The researchers peeled off flakes from high-purity crystals of hBN (using adhesive tape) so that the flakes fell on a glass coverslip that they placed in a chamber filled with one of several liquids. They then used a green laser to try and get the crystals to fluoresce. They were unable to do so with water, but when they switched to ethanol, the crystals generated an intense emission. The team observed similar results when using other common organic solvents, including pentane and methanol.

Attributing the emission to the solvents’ activation of defects already present in the crystals, the researchers then sought to document the activity of individual emitters. They did so by recording videos of a tiny portion of the crystal surface while blasting it with laser light, and then overlaying 5,000 of the captured frames. They found that while most emitters light up for just a few tenths or hundredths of a second, some remain active for several seconds. And in many cases, activated defects go on to stimulate neighboring defects, leading to wiggly patterns of fluorescence on the composite image.

Investigating the fluorescence

Radenovic and colleagues also looked at the emitters’ spectral response, using a technique known as spectral single-molecule localization microscopy. They found that the recorded spectra depended on the liquid used in each case, with more-polar solvents generating longer-wavelength outputs. This was true both for excited defects that dropped straight back down to their ground states and for those that did so after losing some of their energy to lattice vibrations.

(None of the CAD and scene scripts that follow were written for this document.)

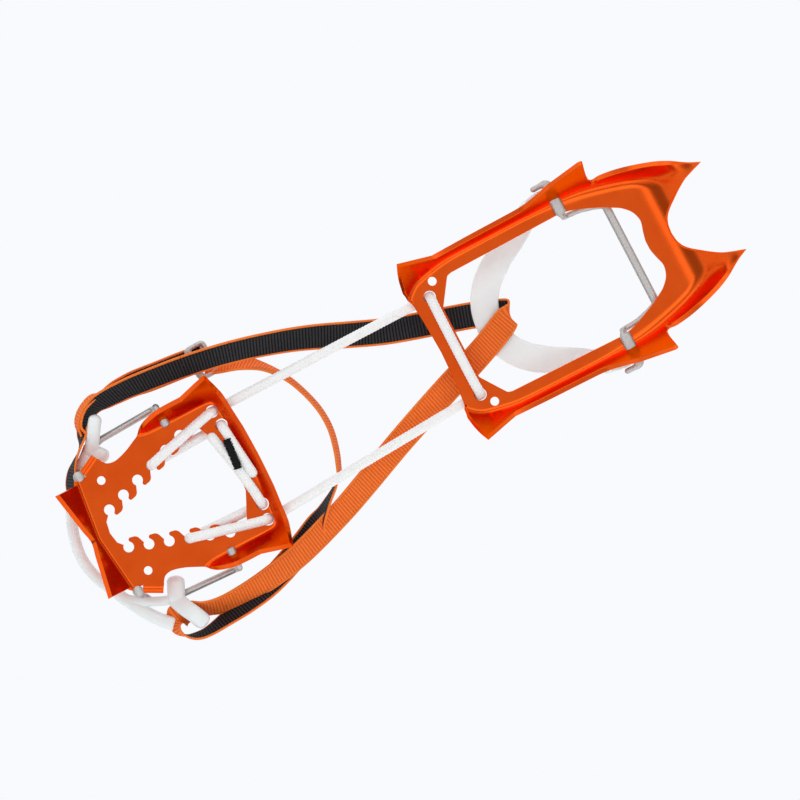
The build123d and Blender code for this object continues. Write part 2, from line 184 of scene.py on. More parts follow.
def stainless(n, shader):
    """Drawn stainless wire with fine scratches along it."""
    scratch = n.noise(n.stretched((500, 3800, 3800)), 1.0, 6)
    steel = n.ramp(scratch, (0.3, (0.46, 0.455, 0.445)), (0.7, (0.66, 0.655, 0.645)))
    n.link(steel, shader.inputs["Base Color"])
    n.link(n.level(scratch, 0.42, 0.58), shader.inputs["Roughness"])
    n.link(n.bump(scratch, 0.2, 0.00008), shader.inputs["Normal"])
    shader.inputs["Metallic"].default_value = 1.0


def milky(n, shader):
    """Moulded flexible plastic, slightly see-through, with a soft moulding texture."""
    flow = n.noise(n.place(), 90.0, 4)
    fine = n.noise(n.place(), 2600.0, 2)
    white = n.ramp(flow, (0.3, (0.84, 0.895, 0.905)), (0.7, (0.90, 0.955, 0.965)))
    n.link(white, shader.inputs["Base Color"])
    n.link(n.level(flow, 0.34, 0.46), shader.inputs["Roughness"])
    n.link(n.bump(fine, 0.15, 0.00005), shader.inputs["Normal"])
    shader.inputs["Subsurface Weight"].default_value = 0.08
    shader.inputs["Subsurface Radius"].default_value = (0.003, 0.003, 0.003)
    shader.inputs["Subsurface Scale"].default_value = 1.0
    shader.inputs["IOR"].default_value = 1.49


def braid(n, shader):
    """White braided cord with painted shade: the gaps between the strands are painted greyer than the bright
    strand crowns; fine filaments.
    """
    filament = n.noise(n.place(), 5200.0, 2)
    dirt = n.noise(n.place(), 140.0, 4)
    # painted shade: greyer where the braid's relief is low, in the gaps between strands
    painted_shade_white = n.ramp(n.relief(), (0.0, (0.84, 0.86, 0.875)), (0.4, (0.93, 0.945, 0.95)),
                   (1.0, (0.97, 0.98, 0.98)))
    n.link(n.mixed(n.level(dirt, 0.0, 0.06), painted_shade_white, (0.78, 0.78, 0.77)), shader.inputs["Base Color"])
    n.link(n.bump(filament, 0.25, 0.0001), shader.inputs["Normal"])
    shader.inputs["Roughness"].default_value = 0.72
    shader.inputs["Sheen Weight"].default_value = 0.1


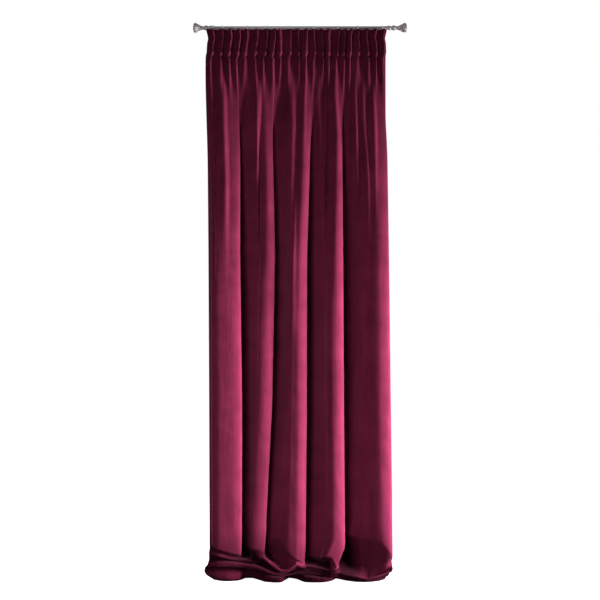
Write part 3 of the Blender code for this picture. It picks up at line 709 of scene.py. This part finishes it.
def velvetMaterial(name, look):
    made, inside, shader = newMaterial(name)
    where = addNode(inside, "ShaderNodeTexCoord").outputs["UV"]
    grain = addGrain(inside, where, look)
    # the mask of painted shade laid on the hem
    paintedShade = addNode(inside, "ShaderNodeAttribute", attribute_name="paintedShade").outputs["Fac"]
    pile = addNode(inside, "ShaderNodeGroup",
                   {"UV": where, "Grain": grain, "HemShade": paintedShade, "Deep": look["deep"], "Lit": look["lit"],
                    "ShadeTone": look["shadowColour"]}, node_tree=velvetPile).outputs
    # soft creases under the pile's own grain, and the stitches sunk into both
    under = addNode(inside, "ShaderNodeBump",
                    {"Strength": 0.8, "Distance": look["creaseBump"], "Height": pile["Creases"]})
    over = addNode(inside, "ShaderNodeBump", {"Strength": 0.6, "Distance": look["pileBump"], "Height": grain,
                                              "Normal": under.outputs["Normal"]})
    dent = addNode(inside, "ShaderNodeBump", {"Strength": 0.8, "Distance": stitch["sink"],
                                              "Height": pile["Stitches"], "Normal": over.outputs["Normal"]},
                   invert=True)
    setInputs(shader, {
        "Base Color": pile["Colour"],
        "Roughness": addRange(inside, pile["Ruffled"], wanted=look["roughness"]),
        "Normal": dent.outputs["Normal"],
        "Specular IOR Level": 0.0,
        "Sheen Weight": look["sheen"],
        "Sheen Roughness": look["sheenRoughness"],
        "Sheen Tint": look["sheenTint"],
    })
    return made


velvet = velvetMaterial("burgundy velvet", velvetLook)
# the darker copy with little sheen that paints shade on the hem
shaded = velvetMaterial("crushed velvet", shadedLook)

tapeLook = {
    "dark": (0.115, 0.012, 0.032, 1.0),
    "light": (0.30, 0.055, 0.10, 1.0),
    "roughness": 0.8,
    "sheen": 0.2,
    "warpScale": 900.0 / 6.3,
    "weftScale": 100.0,
    "grainScale": 500.0,
    "contrast": (0.3, 1.4),
    "bump": 0.0004,
}


def tapeMaterial(look):
    made, inside, shader = newMaterial("woven tape")
    where = addNode(inside, "ShaderNodeTexCoord").outputs["UV"]
    warp, weft = (
        addNode(inside, "ShaderNodeTexWave", {"Vector": where, "Scale": scale, "Distortion": distortion},
                bands_direction=direction).outputs["Fac"]
        for direction, scale, distortion in (("X", look["warpScale"], 0.6), ("Y", look["weftScale"], 0.4)))
    both = addMath(inside, "MULTIPLY", warp, weft)
    ramp = addRange(inside, addMath(inside, "ADD", both, addGrain(inside, where, look)), look["contrast"])
    bump = addNode(inside, "ShaderNodeBump", {"Strength": 0.7, "Distance": look["bump"], "Height": ramp})
    setInputs(shader, {
        "Base Color": addColours(inside, ramp, look["dark"], look["light"]),
        "Roughness": look["roughness"],
        "Normal": bump.outputs["Normal"],
        "Sheen Weight": look["sheen"],
    })
    return made


brushedLook = {"base": (0.22, 0.203, 0.204, 1.0), "worn": (0.36, 0.335, 0.338, 1.0),
               "roughness": (0.36, 0.56), "grainScale": 700.0, "stretch": (0.04, 1.0, 1.0), "bump": 0.00006}
polishedLook = {"base": (0.74, 0.72, 0.72, 1.0), "worn": (0.92, 0.90, 0.90, 1.0),
                "roughness": (0.08, 0.28), "grainScale": 700.0, "stretch": (1.0, 1.0, 1.0), "bump": 0.00002}


def metalMaterial(name, look):
    made, inside, shader = newMaterial(name)
    grain = addGrain(inside, addNode(inside, "ShaderNodeTexCoord").outputs["Object"], look)
    bump = addNode(inside, "ShaderNodeBump", {"Strength": 0.35, "Distance": look["bump"], "Height": grain})
    setInputs(shader, {
        "Base Color": addColours(inside, grain, look["base"], look["worn"]),
        "Metallic": 1.0,
        "Roughness": addRange(inside, grain, wanted=look["roughness"]),
        "Normal": bump.outputs["Normal"],
    })
    return made


woven = tapeMaterial(tapeLook)
brushed = metalMaterial("brushed nickel", brushedLook)
polished = metalMaterial("polished nickel", polishedLook)
print("materials made")


def thicken(piece, thickness):
    wall = piece.modifiers.new("thickness", "SOLIDIFY")
    wall.thickness = thickness
    wall.offset = 0.0


def buildPanel():
    places = np.linspace(0.0, 1.0, heading["pleats"] * cloth["columnsPerPleat"] + 1)
    headRows = np.linspace(0.0, cloth["headTo"], cloth["headRows"])
    lowerRows = np.linspace(cloth["headTo"], cloth["fallTo"], cloth["fallRows"] + 1)[1:]
    fallRows = np.concatenate((headRows, lowerRows))
    hemRows = np.linspace(0.0, hemShape["steps"], cloth["hemRows"])
    surface = clothSurface(places, fallRows, hemRows)
    lengths = np.concatenate((fallRows, np.linspace(cloth["straightFall"], cloth["length"], len(hemRows))))
    mesh = gridPiece("velvet panel", surface, flatUvs(places, lengths))
    # paint shade on the hem as a mask on its vertices
    layPaintedShade(mesh, places, len(fallRows), hemRows)
    panel = addPiece("velvet_panel", mesh, velvet)
    # the hem's faces below the fall take the darker copy: painted shade
    mesh.materials.append(shaded)
    corners = np.zeros(len(mesh.loops), int)
    mesh.loops.foreach_get("vertex_index", corners)
    firstShaded = len(fallRows) + np.searchsorted(hemRows, hemShape["shadedFrom"])
    rows = corners.reshape(-1, 4).min(axis=1) // len(places)
    mesh.polygons.foreach_set("material_index", (rows >= firstShaded).astype(int))
    thicken(panel, cloth["thickness"])
    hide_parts("curtain_panel")
    print("panel:", len(mesh.polygons), "faces")
    return panel


panel = buildPanel()

# Where only the cloth above the hem is wanted, two of the hem's rows are enough
firstHemRows = np.array((0.0, 1.0))

tape = {
    "gap": 0.0008,
    "thickness": 0.001,
    "top": 0.040,
    "bottom": 0.130,
    "sideEdge": 0.004,
    "cords": (0.047, 0.085, 0.123),
    "cordHalf": 0.0024,
    "cordHeight": 0.0011,
    "cordRows": 9,
    "between": (0.012, 0.020, 0.028),
}


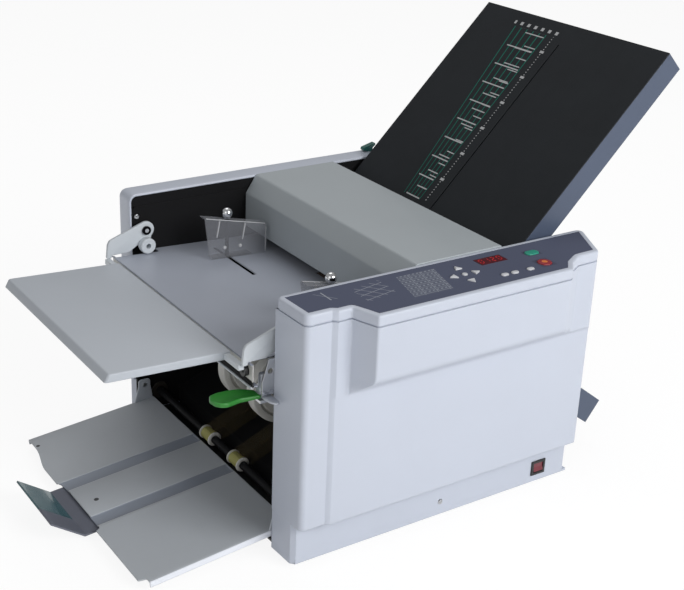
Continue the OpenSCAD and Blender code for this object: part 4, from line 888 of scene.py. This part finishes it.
class FOLDER_OT_delivery(bpy.types.Operator):
    """Builds the stacker wheels and the crowned delivery pulleys"""

    bl_idname = "folder.delivery"
    bl_label = "Delivery"

    def execute(self, context):
        wheels = [turned(wheel_profile(), (WHEEL_C[0], y, WHEEL_C[1]), (0, 1, 0), 96) for y in BELT_YS]
        wheels.append(pin(*AXLE, *WHEEL_C))
        add_mesh("look_stacker_wheels", *joined(*wheels), "wheels", "gear_cream", "gear_cream", smooth=30,
                 node="stacker_wheels")
        looks = (("look_front_pulleys", pulley_profile(), "gear_cream"),
                 ("look_pulley_belt_wraps", belt_wrap_profile(), "sleeve_yellow"))
        for name, profile, finish in looks:
            pair = [turned(profile, (CONV_FRONT[0], y, CONV_FRONT[1]), (0, 1, 0), 48) for y in BELT_YS]
            add_mesh(name, *joined(*pair), "conv_a", "gear_cream", finish, node="conveyor_front")
        add_mesh("look_front_axle", *pin(*AXLE, *CONV_FRONT), "conv_a", "gear_cream", "dark_steel",
                 node="conveyor_front")
        return {"FINISHED"}


def ball_profile():
    """Half section of a chrome knob: collar, waist and a ball of radius KNOB_R."""
    a = np.radians(np.linspace(-62, 89, 22))
    ball = [(KNOB_R * math.cos(t), 6.5 + KNOB_R * math.sin(t)) for t in a]
    return [(0.05, -0.05), (4.0, 0.0), (4.3, 0.4), (4.2, 1.6), (3.2, 2.2)] + ball + [(0.02, 6.5 + KNOB_R)]


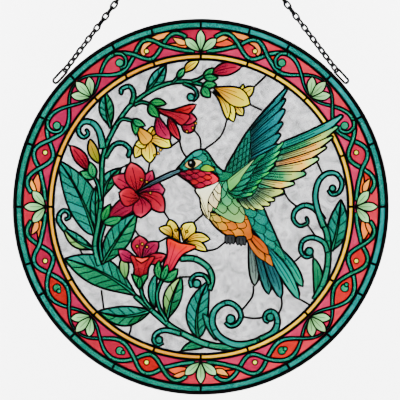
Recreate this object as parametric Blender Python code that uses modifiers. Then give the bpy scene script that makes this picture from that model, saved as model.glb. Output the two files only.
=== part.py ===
"""Round leaded glass panel with two hanging chains.

The panel stands in the XZ plane and its front faces -Y. The origin is the point inside the top of the
hanging ring that rests on a hook. Sizes are in metres. The picture is drawn in hundredths of its own
radius, from the middle of the panel.
"""
import math

import bmesh
import bpy
import numpy as np
from mathutils import Matrix, Vector
from mathutils.geometry import delaunay_2d_cdt

# Panel
PANEL_RADIUS = 0.150
HANG_HEIGHT = 0.258          # middle of the panel to the hanging point
RIM_WIDTH = 0.0018
RIM_DEPTH = 0.0070
RIM_ROUNDING = 0.0006
LEAD_DEPTH = 0.0050
LEAD_WIDTH = 0.0017
GLASS_DEPTH = 0.0030
CLEARANCE = 0.0003           # between pieces that touch

# Rings, each between the middle lines of its two round leads
TEAL_RING_WIDTH = 0.0055
BORDER_WIDTH = 0.0204
YELLOW_RING_WIDTH = 0.0044
PICTURE_EDGE = 0.0010        # from the innermost round lead to the unit circle of the drawing
OUTER_LEAD_RADIUS = PANEL_RADIUS - RIM_WIDTH - CLEARANCE
TEAL_LEAD_RADIUS = OUTER_LEAD_RADIUS - TEAL_RING_WIDTH
FIELD_LEAD_RADIUS = TEAL_LEAD_RADIUS - BORDER_WIDTH
PICTURE_LEAD_RADIUS = FIELD_LEAD_RADIUS - YELLOW_RING_WIDTH
PICTURE_RADIUS = PICTURE_LEAD_RADIUS - PICTURE_EDGE

# Joints of the two glass rings, in degrees from the top, the same on both sides
TEAL_JOINTS = (0, 15.5, 28.7, 44.8, 60.7, 69.9, 90, 108.3, 118.7, 135.1, 151.3, 180)
YELLOW_JOINTS = (0, 18.1, 29.8, 44.2, 70.2, 90, 119.3, 135.3, 161.8, 180)

# Border ornament
SECTOR = 45.0                # degrees from one rosette to the next
VINE_WIDTH = 0.0032          # between the middles of its two leads
VINE_MARGIN = 0.0008         # from the outermost lead of a swinging vine to the border's round leads
VINE_SWING = (BORDER_WIDTH - VINE_WIDTH) / 2.0 - VINE_MARGIN
VINE_CROSSINGS = (13.4, 23.5, 37.4)
VINE_ENDS = (2.2, 43.2)
ROSETTE_LEAF = 0.0172
ROSETTE_LEAF_WIDTH = 0.0072
ROSETTE_SPREAD = 46.0
BEAD_RADIUS = 0.0036
BEAD_ANGLE = 29.8

# Hanging loops, chains and ring
LOOP_LENGTH = 0.0160
LOOP_WIDTH = 0.0060
LOOP_WIRE = 0.0016
LOOP_ANGLE = 42.9            # above the horizontal, as seen from the middle of the panel
LINK_WIDTH = 0.0050
LINK_WIRE = 0.0012
LINK_PITCH = 0.0057
LINK_BITE = 0.0008           # how much closer than their width the wires of fused links lie
RING_HOLE = 0.0046           # radius
RING_WIRE = 0.0020

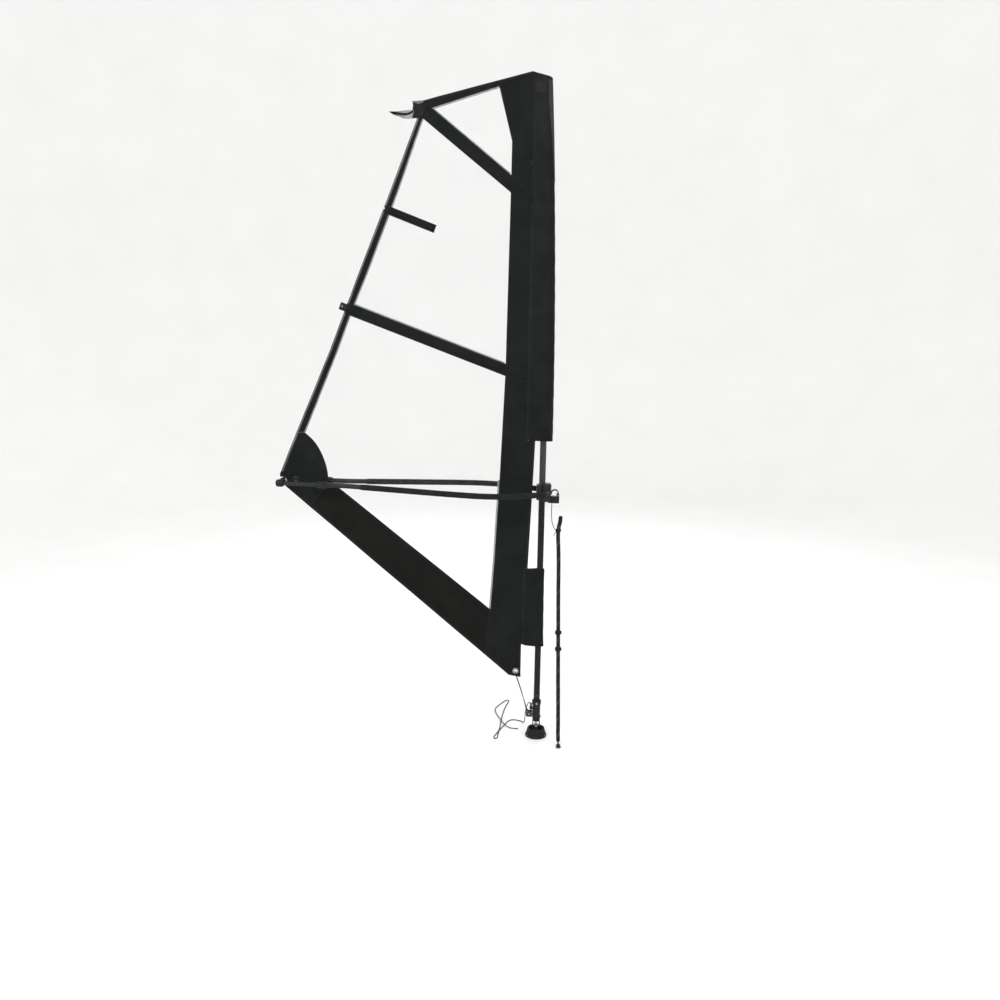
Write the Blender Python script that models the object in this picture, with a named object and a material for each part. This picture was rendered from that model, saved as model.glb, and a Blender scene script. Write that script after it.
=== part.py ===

The researchers admit that they don’t know exactly what is responsible for the emission, but they argue that defects are likely activated by charge being transferred to and from the solvent.

The researchers admit that they don’t know exactly what is responsible for the emission, but they argue that defects are likely activated by charge being transferred to and from the solvent. Neighboring defects then become activated as charge-bearing solvent molecules move across the crystal surface—with the resulting fluorescence pattern tracking the random walk of individual molecules through the liquid. The team points out that neither pristine hBN nor the solvents possess electronic transitions in the visible portion of the spectrum so deduces that defects become activated thanks to an “electronic structure rearrangement.”

To prove that the fluorescence they measured came from individual rather than groups of defects, the researchers recorded the light using two single-photon detectors. They found that the arrival times of individual photons were equally spaced from one another—displaying what is known as antibunching, a characteristic of single-photon emission. The researchers say that their optical readout therefore “truly reports on nanoscale properties of the liquid.”

Activation along nanoslits

To complete their work, Radenovic and colleagues switched from bulk liquid to its confined counterpart. They did so by creating two-dimensional rectangular “nanoslits” inside a three-layer structure: hBN on the bottom, a few sheets of graphene in the middle and a transparent layer of the mineral mica on top. They made each slit—which measured 150 nm wide and just one or two nanometers deep—by removing the graphene within it so that a molecule was confined by the hBN below, mica above and walls of graphene on the sides. Because graphene quenches light, only the slits yielded emission when a liquid passed through the structure.

As with bulk liquid, the researchers showed that they could activate a chain of emission along the nanoslits.

As with bulk liquid, the researchers showed that they could activate a chain of emission along the nanoslits. But they also found that the wavelength of that emission depended on precisely how deep the slits were. Reducing the height of the slit from 2.4 nm to 1.4 nm yielded a clear blueshift of the emitted radiation—changing the spectral signature of a strongly polar solvent so that it came to resemble that of a nonpolar alkane and implying that the dielectric constant drops in shallower channels.

The researchers point out that the single-molecule microscopy technique that they used is widely available and the organic solvents are commonplace, arguing that their new scheme could be applied to optical imaging and sensing of molecules, actively driven in nanoslits by electric fields or pressure differences.

Ronceray says that the approach is most likely to aid fundamental research, but he reckons it could also help shed light on how liquids behave in 2D material–based membranes—which might in future be used in desalination plants. He adds that he doesn’t foresee any particular technical barriers to the scheme’s adoption but rather a sociological one—a lack of overlap between the microscopy and nanofluidics communities. “Labs may need to team up,” he says.